Corbea-Hoișie war Associate Professor an Hochschulen in Paris, Siegen, Freiburg im Üechtland und Bukarest. Die Fondation de l'École Normale Superieure verlieh ihm 1998/99 die Blaise-Pascal-Forschungsprofessur in Paris. Die Universität Konstanz verlieh ihm 2004 den Dr. phil. h. c.
Im April 2007 erhielt Andrei Corbea-Hoișie von Seiten des Nationalen Rats für das Studium der Archive der Securitate (rumänisch: Consiliul Național pentru Studierea Arhivelor Securității, CNSAS), das rumänische Pendant der Gauckbehörde in Deutschland, einen Urteilsspruch, der dessen Kollaboration mit der Securitate bestätigte. Als Folge seiner IM-Tätigkeit genoss Corbea-Hoișie während des Ceaușescu-Regimes einen Sonderstatus, der ihm unter anderem zahlreiche Auslandsreisen erlaubte. Unter dem Mitarbeiternamen „Horia“ bespitzelte er die intellektuelle Opposition in Jassy. Zu den Betroffenen gehörte auch der prominente Literaturkritiker und Regimegegner Dan Petrescu, an dessen vom Geheimdienst betriebener Diskreditierung Corbea-Hoișie beteiligt war: Man versuchte den unbequemen Liberalen Petrescu als Rechtsextremisten zu diffamieren. Als im April 2007 die Archivbehörde ihr einstimmiges Verdikt sprach, das ihn als Mitarbeiter der politischen Polizei benannte, widersprach er mit keinem Wort. Das Beweismaterial war erdrückend.[2] Deswegen waren weder der Tagesspiegel noch die Frankfurter Rundschau dazu bereit, seine Entgegnung zu veröffentlichen. Ihre rumänische Version erschien 2008 in der Bukarester Kulturzeitschrift Observator cultural (Nr. 436, 14. August 2008).[3]

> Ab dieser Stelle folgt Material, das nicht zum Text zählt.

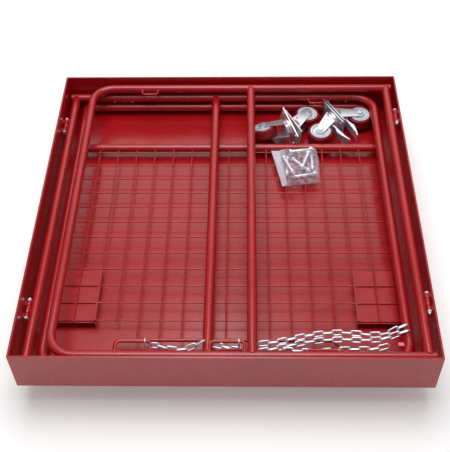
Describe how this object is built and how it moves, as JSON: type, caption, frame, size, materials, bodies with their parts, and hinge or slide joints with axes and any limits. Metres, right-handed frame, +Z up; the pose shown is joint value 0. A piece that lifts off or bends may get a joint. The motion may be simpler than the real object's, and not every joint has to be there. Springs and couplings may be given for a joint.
{
  "type": "folding fork-lift work platform",
  "caption": "Folding work platform for a fork-lift, folded flat: square red tray, hinged tube rails, mesh back guard, loose casters, chains and bagged bolts.",
  "frame": {"origin": "under the middle of the square tray, at the level of the fork pockets' underside", "axes": "+X to the right, +Y towards the mast side (the back guard's hinge), +Z up"},
  "size_m": [0.914, 0.914, 0.183],
  "materials": {
    "red_powder_coat": "gloss",
    "zinc_plate": "satin",
    "bright_zinc_hub": "satin",
    "red_polyurethane": "satin",
    "orange_seal": "gloss",
    "coral_plastic_tag": "gloss",
    "clear_film": "clear film"
  },
  "bodies": {
    "deck": {"deck_floor": "red_powder_coat", "toe_board_front": "red_powder_coat", "toe_board_back": "red_powder_coat", "toe_board_left": "red_powder_coat", "toe_board_right": "red_powder_coat", "fork_pocket_left": "red_powder_coat", "fork_pocket_right": "red_powder_coat", "caster_pads": "red_powder_coat", "wall_hinge_ears": "red_powder_coat", "hinge_bolts": "zinc_plate", "hinge_nuts": "zinc_plate", "caster_a_fork": "zinc_plate", "caster_b_fork": "zinc_plate", "caster_c_fork": "zinc_plate", "caster_d_fork": "zinc_plate", "caster_axle_bolts": "zinc_plate", "caster_dust_seals": "orange_seal"},
    "right_rail": {"right_rail_hoop": "red_powder_coat", "right_rail_hinge_tube": "red_powder_coat", "right_rail_knuckles": "red_powder_coat", "right_rail_mid_bar": "red_powder_coat", "right_rail_chain_loops": "red_powder_coat", "right_rail_lock_staple": "red_powder_coat", "chain_end_rings": "zinc_plate"},
    "left_rail": {"left_rail_hoop": "red_powder_coat", "left_rail_hinge_tube": "red_powder_coat", "left_rail_knuckles": "red_powder_coat", "left_rail_mid_bar": "red_powder_coat", "left_rail_chain_loops": "red_powder_coat", "left_rail_lock_staple": "red_powder_coat", "chain_upper_links": "zinc_plate", "chain_lower_links": "zinc_plate", "chain_short_links": "zinc_plate", "chain_tag": "coral_plastic_tag"},
    "back_guard": {"back_guard_hoop": "red_powder_coat", "back_guard_hinge_tube": "red_powder_coat", "back_guard_knuckles": "red_powder_coat", "back_guard_cross_tube": "red_powder_coat", "mesh_upright_wires": "red_powder_coat", "mesh_cross_wires": "red_powder_coat", "mesh_hand_rod": "red_powder_coat", "tool_box_left": "red_powder_coat", "tool_box_right": "red_powder_coat", "bolt_bag": "clear_film", "bagged_bolts": "zinc_plate"},
    "caster_a_swivel_plate": {"caster_a_plate": "zinc_plate"},
    "caster_a_wheel": {"caster_a_tread": "red_polyurethane", "caster_a_hub": "bright_zinc_hub"},
    "caster_b_swivel_plate": {"caster_b_plate": "zinc_plate"},
    "caster_b_wheel": {"caster_b_tread": "red_polyurethane", "caster_b_hub": "bright_zinc_hub"},
    "caster_c_swivel_plate": {"caster_c_plate": "zinc_plate"},
    "caster_c_wheel": {"caster_c_tread": "red_polyurethane", "caster_c_hub": "bright_zinc_hub"},
    "caster_d_swivel_plate": {"caster_d_plate": "zinc_plate"},
    "caster_d_wheel": {"caster_d_tread": "red_polyurethane", "caster_d_hub": "bright_zinc_hub"},
    "caster_c_brake": {"caster_c_brake_pedal": "zinc_plate"},
    "caster_d_brake": {"caster_d_brake_pedal": "zinc_plate"}
  },
  "joints": [
    {"name": "right_rail_hinge", "type": "hinge", "parent": "deck", "child": "right_rail", "pos_m": [0.4454, 0, 0.17], "axis": [0, 1, 0], "range_deg": [0, 90]},
    {"name": "left_rail_hinge", "type": "hinge", "parent": "deck", "child": "left_rail", "pos_m": [-0.4454, 0, 0.1375], "axis": [0, -1, 0], "range_deg": [0, 0.3]},
    {"name": "back_guard_hinge", "type": "hinge", "parent": "deck", "child": "back_guard", "pos_m": [0, 0.4454, 0.105], "axis": [-1, 0, 0], "range_deg": [0, 0.15]},
    {"name": "caster_a_axle", "type": "hinge", "parent": "deck", "child": "caster_a_wheel", "pos_m": [0.09515, 0.31956, 0.10275], "axis": [-0.214, 0.3651, 0.906], "continuous": true},
    {"name": "caster_a_swivel", "type": "hinge", "parent": "deck", "child": "caster_a_swivel_plate", "pos_m": [0.163, 0.319, 0.119], "axis": [0.9065, 0.4198, 0.045], "range_deg": [0, 1]},
    {"name": "caster_b_axle", "type": "hinge", "parent": "deck", "child": "caster_b_wheel", "pos_m": [0.21662, 0.387, 0.09477], "axis": [-0.0751, -0.0348, -0.9966], "continuous": true},
    {"name": "caster_b_swivel", "type": "hinge", "parent": "deck", "child": "caster_b_swivel_plate", "pos_m": [0.174, 0.332, 0.0999], "axis": [-0.9043, -0.4188, 0.0828], "range_deg": [0, 1]},
    {"name": "caster_c_axle", "type": "hinge", "parent": "deck", "child": "caster_c_wheel", "pos_m": [0.24975, 0.31179, 0.09866], "axis": [0.0175, 0.0097, -0.9998], "continuous": true},
    {"name": "caster_c_swivel", "type": "hinge", "parent": "deck", "child": "caster_c_swivel_plate", "pos_m": [0.2885, 0.3698, 0.0999], "axis": [0.8749, 0.4839, 0.02], "range_deg": [0, 1]},
    {"name": "caster_c_brake_pivot", "type": "hinge", "parent": "deck", "child": "caster_c_brake", "pos_m": [0.27845, 0.34253, 0.09946], "axis": [0.0175, 0.0097, -0.9998], "range_deg": [-4, 1]},
    {"name": "caster_d_axle", "type": "hinge", "parent": "deck", "child": "caster_d_wheel", "pos_m": [0.36173, 0.3788, 0.09866], "axis": [0.0175, 0.0097, 0.9998], "continuous": true},
    {"name": "caster_d_swivel", "type": "hinge", "parent": "deck", "child": "caster_d_swivel_plate", "pos_m": [0.292, 0.3768, 0.0999], "axis": [-0.8749, -0.4839, 0.02], "range_deg": [0, 1]},
    {"name": "caster_d_brake_pivot", "type": "hinge", "parent": "deck", "child": "caster_d_brake", "pos_m": [0.32044, 0.37082, 0.09946], "axis": [0.0175, 0.0097, 0.9998], "range_deg": [-4, 4]}
  ]
}
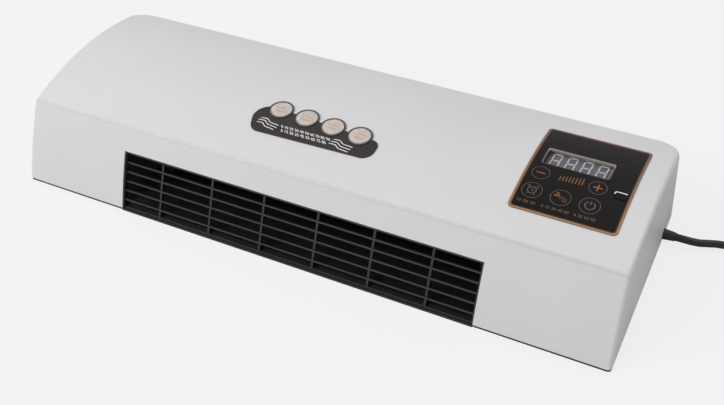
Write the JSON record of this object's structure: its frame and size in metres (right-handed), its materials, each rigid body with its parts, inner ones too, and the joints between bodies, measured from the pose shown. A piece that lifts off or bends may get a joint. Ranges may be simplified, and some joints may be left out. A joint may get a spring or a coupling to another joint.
{
  "type": "wall-mounted fan heater",
  "caption": "Long white crowned wall heater with a leaning air outlet grille, a black touch-key panel with a display, a dark badge with round discs, and a black supply cord",
  "frame": {"origin": "middle of the footprint of the body, on the wall face of the back plate, with the heater lying on its back", "axes": "+X along the body towards the end with the control panel, +Y away from the air outlet towards the intake (up when hung), +Z away from the wall"},
  "size_m": [0.736, 0.2546, 0.0807],
  "materials": {
    "cover_white": "satin white moulded plastic",
    "black_plastic": "matte black moulded plastic",
    "grille_grey": "dark grey moulded plastic",
    "panel_black": "satin black film",
    "window_grey": "smoked window",
    "lens_black": "polished dark lens",
    "badge_brown": "metallic dark lacquer",
    "disc_silver": "spun silver",
    "component_dark": "moulded component",
    "board_green": "green lacquered board",
    "board_brown": "phenolic board",
    "relay_blue": "blue moulded case",
    "capacitor_yellow": "yellow moulded case",
    "terminal_green": "green moulded block",
    "wire_sheath": "soft insulation",
    "sheet_metal": "galvanised sheet",
    "bright_steel": "turned steel",
    "bronze": "sintered bronze",
    "laminations": "stacked steel laminations",
    "copper_winding": "enamelled copper winding",
    "aluminium_fins": "plain aluminium",
    "ceramic": "fired ceramic",
    "cord_black": "matte black sheath",
    "plug_metal": "nickel-plated brass"
  },
  "bodies": {
    "heater": {"front_cover": "cover_white", "back_plate": "black_plastic", "bearing_holder": "black_plastic", "cord_clamp": "black_plastic", "cord_tie": "black_plastic", "outlet_grille": "grille_grey", "intake_grille": "grille_grey", "panel_overlay": "panel_black", "display_window": "window_grey", "ir_lens": "lens_black", "ir_receiver": "lens_black", "badge_plate": "badge_brown", "badge_discs": "disc_silver", "led_display": "component_dark", "tact_switches": "component_dark", "buzzer": "component_dark", "thermostat": "component_dark", "control_board": "board_green", "power_board": "board_brown", "relays": "relay_blue", "film_capacitor": "capacitor_yellow", "terminal_block": "terminal_green", "ribbon_cable": "wire_sheath", "motor_leads": "wire_sheath", "heater_leads": "wire_sheath", "duct_floor": "sheet_metal", "duct_ceiling": "sheet_metal", "duct_end_left": "sheet_metal", "duct_end_right": "sheet_metal", "motor_bracket": "sheet_metal", "motor_screws": "bright_steel", "cover_screws": "bright_steel", "board_screws": "bright_steel", "power_board_screws": "bright_steel", "cord_clamp_screws": "bright_steel", "bearing_bush": "bronze", "motor_stator": "laminations", "motor_coil": "copper_winding", "heater_tubes": "aluminium_fins", "heater_fins": "aluminium_fins", "heater_holders": "ceramic", "thermal_fuse": "ceramic", "supply_lead": "cord_black", "strain_relief": "cord_black", "cord_run": "cord_black", "cord_coil": "cord_black", "plug_body": "cord_black", "plug_pins": "plug_metal"},
    "fan": {"fan_rotor": "black_plastic", "fan_hub": "black_plastic", "fan_shaft": "bright_steel", "motor_armature": "laminations"},
    "key_minus": {"key_minus": "panel_black"},
    "key_plus": {"key_plus": "panel_black"},
    "key_timer": {"key_timer": "panel_black"},
    "key_mode": {"key_mode": "panel_black"},
    "key_power": {"key_power": "panel_black"}
  },
  "joints": [
    {"name": "fan_spin", "type": "hinge", "parent": "heater", "child": "fan", "pos_m": [0, 0.039, 0.035], "axis": [1, 0, 0], "continuous": true},
    {"name": "key_minus_press", "type": "slide", "parent": "heater", "child": "key_minus", "axis": [0, 0, -1], "range_m": [0, 0.0005], "stiffness_N_per_m": 400, "springref_m": -0.0002},
    {"name": "key_plus_press", "type": "slide", "parent": "heater", "child": "key_plus", "axis": [0, 0, -1], "range_m": [0, 0.0005], "stiffness_N_per_m": 400, "springref_m": -0.0002},
    {"name": "key_timer_press", "type": "slide", "parent": "heater", "child": "key_timer", "axis": [0, 0, -1], "range_m": [0, 0.0005], "stiffness_N_per_m": 400, "springref_m": -0.0002},
    {"name": "key_mode_press", "type": "slide", "parent": "heater", "child": "key_mode", "axis": [0, 0, -1], "range_m": [0, 0.0005], "stiffness_N_per_m": 400, "springref_m": -0.0002},
    {"name": "key_power_press", "type": "slide", "parent": "heater", "child": "key_power", "axis": [0, 0, -1], "range_m": [0, 0.0005], "stiffness_N_per_m": 400, "springref_m": -0.0002}
  ]
}
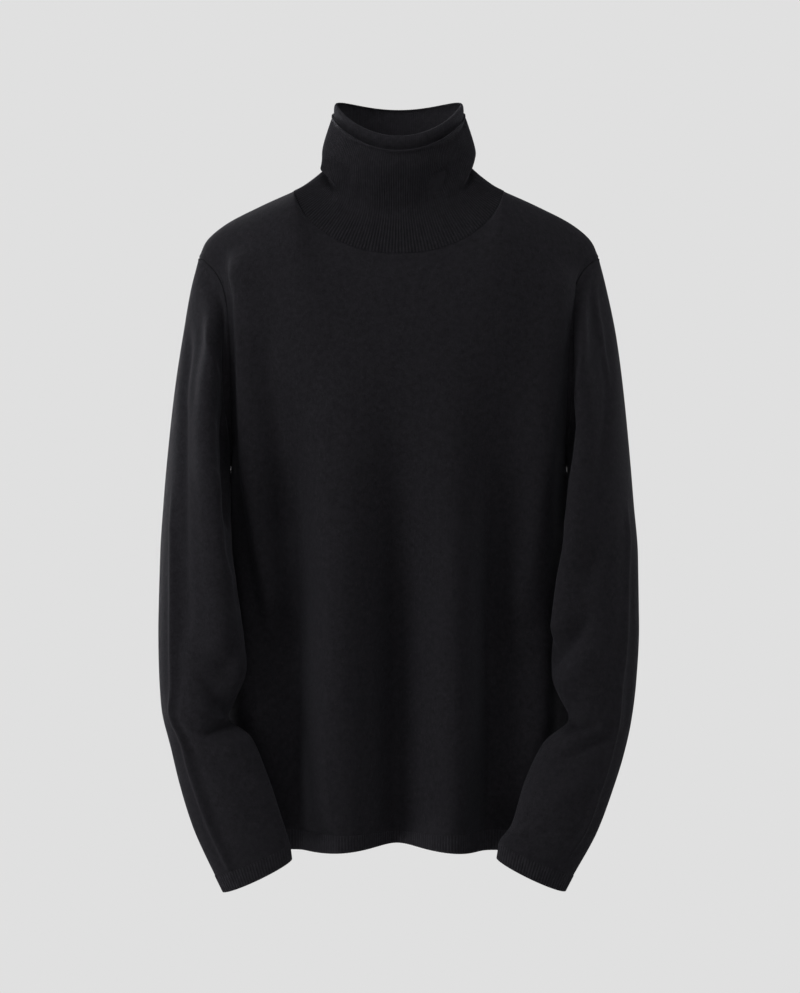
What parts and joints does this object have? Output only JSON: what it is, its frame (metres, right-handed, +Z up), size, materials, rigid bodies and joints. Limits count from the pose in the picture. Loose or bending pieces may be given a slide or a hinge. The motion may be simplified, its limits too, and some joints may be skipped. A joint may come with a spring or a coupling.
{
  "type": "turtleneck sweater",
  "caption": "Fine-knit charcoal sweater with a high layered turtleneck collar, long set-in sleeves and ribbed hem and cuffs, filled out as if worn but empty.",
  "frame": {"origin": "inside the base of the neck, level with the foot of the collar at its sides, where the wearer's neck and shoulders carry the sweater", "axes": "+Z up along the body, front towards -Y, +X to the right as seen from the front"},
  "size_m": [0.4825, 0.2386, 0.797],
  "materials": {
    "body_knit": "matte fine jersey knit with a soft nap",
    "welt_rib": "matte fine rib knit",
    "collar_rib": "matte fine rib knit with a rolled free edge"
  },
  "bodies": {
    "root": {"front_panel": "body_knit", "back_panel": "body_knit", "sleeve_left": "body_knit", "sleeve_right": "body_knit", "hem_rib_front": "welt_rib", "hem_rib_back": "welt_rib", "cuff_rib_left": "welt_rib", "cuff_rib_right": "welt_rib", "collar_outer": "collar_rib", "collar_inner": "collar_rib"}
  },
  "joints": []
}
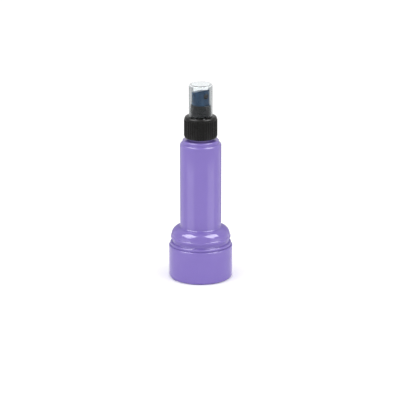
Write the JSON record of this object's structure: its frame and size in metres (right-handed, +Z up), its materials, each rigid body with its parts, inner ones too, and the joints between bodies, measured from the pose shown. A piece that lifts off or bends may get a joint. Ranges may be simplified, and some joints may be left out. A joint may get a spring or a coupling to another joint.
{
  "type": "lens cleaner spray bottle",
  "caption": "Moulded spray bottle with a wide foot, ribbed screw collar, fine mist pump, dip tube, push button and clear overcap.",
  "frame": {"origin": "centre of the plane that the bottle's foot stands on", "axes": "+Z up along the bottle's axis, +X towards the spray nozzle"},
  "size_m": [0.0456, 0.0456, 0.142],
  "materials": {
    "purple_plastic": "gloss",
    "black_plastic": "satin",
    "white_foam": "matte",
    "natural_plastic": "satin",
    "clear_tube": "satin",
    "clear_plastic": "clear gloss",
    "spring_steel": "bright"
  },
  "bodies": {
    "bottle": {"bottle": "purple_plastic"},
    "pump_body": {"pump_housing": "natural_plastic", "turret": "black_plastic", "neck_gasket": "white_foam", "dip_tube": "clear_tube"},
    "collar": {"screw_collar": "black_plastic"},
    "overcap": {"overcap": "clear_plastic"},
    "plunger": {"upper_stem": "natural_plastic", "lower_stem": "natural_plastic", "return_spring": "spring_steel"},
    "piston": {"piston": "natural_plastic"},
    "inlet_ball": {"check_ball": "spring_steel"},
    "button": {"actuator": "black_plastic", "nozzle_insert": "black_plastic"}
  },
  "joints": [
    {"name": "pump_rise", "type": "slide", "parent": "bottle", "child": "pump_body", "axis": [0, 0, 1], "range_m": [0, 0.0048]},
    {"name": "collar_turn", "type": "hinge", "parent": "pump_body", "child": "collar", "pos_m": [0, 0, 0.11], "axis": [0, 0, 1], "range_deg": [0, 540]},
    {"name": "overcap_pull", "type": "slide", "parent": "collar", "child": "overcap", "axis": [0, 0, 1], "range_m": [0, 0.035]},
    {"name": "spray_stroke", "type": "slide", "parent": "pump_body", "child": "plunger", "axis": [0, 0, -1], "range_m": [0, 0.0046], "stiffness_N_per_m": 1500, "springref_m": -0.003, "deforming": ["return_spring"]},
    {"name": "button_turn", "type": "hinge", "parent": "plunger", "child": "button", "pos_m": [0, 0, 0.13], "axis": [0, 0, 1], "continuous": true},
    {"name": "piston_play", "type": "slide", "parent": "plunger", "child": "piston", "axis": [0, 0, 1], "range_m": [0, 0.0005]},
    {"name": "ball_lift", "type": "slide", "parent": "pump_body", "child": "inlet_ball", "axis": [0, 0, 1], "range_m": [0, 0.0008]}
  ],
  "couplings": [
    {"joint": "pump_rise", "follows": "collar_turn", "m_per_rad": 0.00050532}
  ]
}
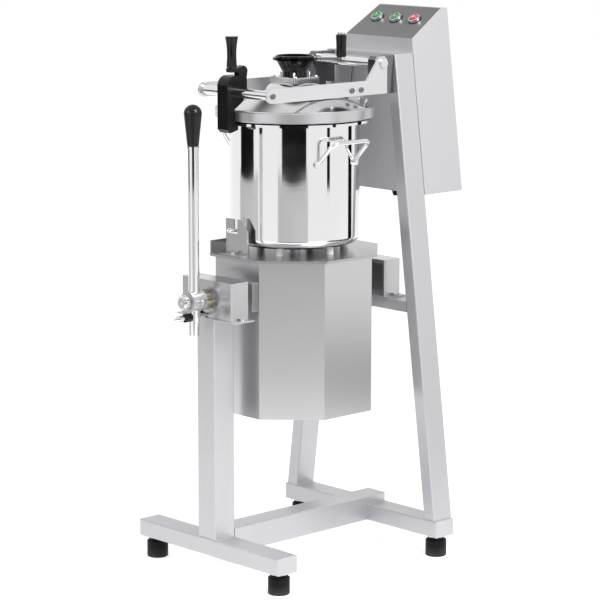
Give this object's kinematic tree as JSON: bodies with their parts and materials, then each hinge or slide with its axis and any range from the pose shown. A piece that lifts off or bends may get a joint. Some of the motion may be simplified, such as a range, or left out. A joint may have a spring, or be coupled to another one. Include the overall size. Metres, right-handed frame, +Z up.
{
  "type": "bowl cutter",
  "caption": "Floor-standing bowl cutter: tilting motor housing and steel bowl in a tube frame, hinged lid on two arms with latch, funnel and crank, rear control box.",
  "frame": {"origin": "on the floor, in the middle of the machine's outline", "axes": "+X to the operator's right, +Y from the operator to the rear frame, +Z up"},
  "size_m": [0.522, 0.7674, 1.2835],
  "materials": {
    "painted_frame": "satin",
    "brushed_sheet": "brushed",
    "polished_bowl": "polished",
    "satin_cast": "satin",
    "bright_fittings": "polished",
    "dark_steel": "satin",
    "black_grip": "gloss",
    "black_rubber": "matte",
    "white_pad": "matte",
    "bronze": "satin",
    "green_lens": "gloss",
    "red_lens": "gloss"
  },
  "bodies": {
    "frame": {"front_foot_tube": "painted_frame", "front_post": "painted_frame", "spine_beam": "painted_frame", "rear_foot_tubes": "painted_frame", "rear_leg_left": "painted_frame", "rear_leg_right": "painted_frame", "rear_crossbar": "painted_frame", "top_rail": "painted_frame", "rubber_feet": "black_rubber", "bearing_bases": "painted_frame", "front_bearing_box": "brushed_sheet", "rear_bearing_box": "brushed_sheet", "trunnion_bushes": "bronze", "base_bolts": "bright_fittings", "control_box": "brushed_sheet", "control_box_cover": "brushed_sheet", "contactor": "white_pad", "cable_gland": "black_grip", "button_bezels": "bright_fittings", "hinge_blocks": "dark_steel", "pivot_tube": "polished_bowl", "pivot_bolts": "bright_fittings"},
    "tilting_unit": {"motor_housing": "brushed_sheet", "housing_floor": "brushed_sheet", "deck_plate": "brushed_sheet", "motor": "dark_steel", "flange_plates": "brushed_sheet", "trunnion_shafts": "bright_fittings", "bowl_catch": "brushed_sheet", "bowl_pads": "white_pad", "lever_hub": "satin_cast", "lever_rod": "polished_bowl", "lever_grip": "black_grip", "hub_fasteners": "bright_fittings", "plunger_sleeve": "black_grip"},
    "index_pin": {"plunger_pin": "bright_fittings"},
    "knife_rotor": {"drive_shaft": "bright_fittings", "knife_hub": "polished_bowl", "knives": "bright_fittings"},
    "bowl": {"bowl": "polished_bowl", "bowl_handles": "polished_bowl"},
    "lid": {"lid_arm_left": "satin_cast", "lid_arm_right": "satin_cast", "cross_tube": "polished_bowl", "arm_bolts": "bright_fittings", "lid_brackets": "brushed_sheet", "lid_dome": "polished_bowl", "lid_rim": "satin_cast", "lid_gasket": "black_rubber", "funnel_block": "polished_bowl", "lid_stud": "satin_cast"},
    "crank": {"funnel": "black_grip", "crank_arm_bar": "bright_fittings", "wiper": "white_pad"},
    "crank_grip": {"crank_grip": "black_grip"},
    "latch": {"latch": "black_grip", "latch_grip": "black_grip"},
    "green_button_left": {"green_button_left": "green_lens"},
    "green_button_middle": {"green_button_middle": "green_lens"},
    "red_button": {"red_button": "red_lens"}
  },
  "joints": [
    {"name": "bowl_tilt", "type": "hinge", "parent": "frame", "child": "tilting_unit", "pos_m": [0, -0.01625, 0.65], "axis": [0, 1, 0], "range_deg": [0, 28]},
    {"name": "index_pin_slide", "type": "slide", "parent": "tilting_unit", "child": "index_pin", "axis": [0, 1, 0], "range_m": [0, 0.008]},
    {"name": "knife_spin", "type": "hinge", "parent": "tilting_unit", "child": "knife_rotor", "pos_m": [0, -0.01625, 0.75], "axis": [0, 0, 1], "continuous": true},
    {"name": "bowl_lock", "type": "hinge", "parent": "tilting_unit", "child": "bowl", "pos_m": [0, -0.01625, 0.755], "axis": [0, 0, 1], "range_deg": [0, 8]},
    {"name": "lid_swing", "type": "hinge", "parent": "frame", "child": "lid", "pos_m": [0, 0.15375, 1.1655], "axis": [-1, 0, 0], "range_deg": [0, 80]},
    {"name": "crank_turn", "type": "hinge", "parent": "lid", "child": "crank", "pos_m": [0, -0.01625, 1.13], "axis": [0, 0, 1], "continuous": true},
    {"name": "crank_grip_spin", "type": "hinge", "parent": "crank", "child": "crank_grip", "pos_m": [0.07297, 0.062, 1.2], "axis": [0, 0, 1], "continuous": true},
    {"name": "latch_turn", "type": "hinge", "parent": "lid", "child": "latch", "pos_m": [0, -0.19325, 1.112], "axis": [-1, 0, 0], "range_deg": [0, 25]},
    {"name": "green_button_left_press", "type": "slide", "parent": "frame", "child": "green_button_left", "axis": [0, 0.534, -0.8455], "range_m": [0, 0.004], "stiffness_N_per_m": 400},
    {"name": "green_button_middle_press", "type": "slide", "parent": "frame", "child": "green_button_middle", "axis": [0, 0.534, -0.8455], "range_m": [0, 0.004], "stiffness_N_per_m": 400},
    {"name": "red_button_press", "type": "slide", "parent": "frame", "child": "red_button", "axis": [0, 0.534, -0.8455], "range_m": [0, 0.004], "stiffness_N_per_m": 400}
  ],
  "couplings": [
    {"joint": "lid_swing", "follows": "bowl_tilt", "ratio": 2.85}
  ]
}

Auf Grund seiner Spitzeltätigkeit unter dem kommunistischen Regime musste er seinen Posten als Botschafter Rumäniens in Wien, den er seit 2005 innehatte, aufgeben. Zu seiner Nachfolgerin als Botschafterin in Wien wurde Silvia Davidoiu ernannt. 2008/09 hielt er dann eine dreisemestrige Gastprofessur an der Universität Wien. Als er im selben Jahr zur Sommerakademie des Rumänischen Kulturinstituts in Berlin eingeladen wurde, protestierten die Schriftsteller Herta Müller und Richard Wagner, weil er für den rumänischen Sicherheitsdienst Securitate gearbeitet hatte.[4] Seit 2000 ist er Mitglied der Akademie gemeinnütziger Wissenschaften zu Erfurt.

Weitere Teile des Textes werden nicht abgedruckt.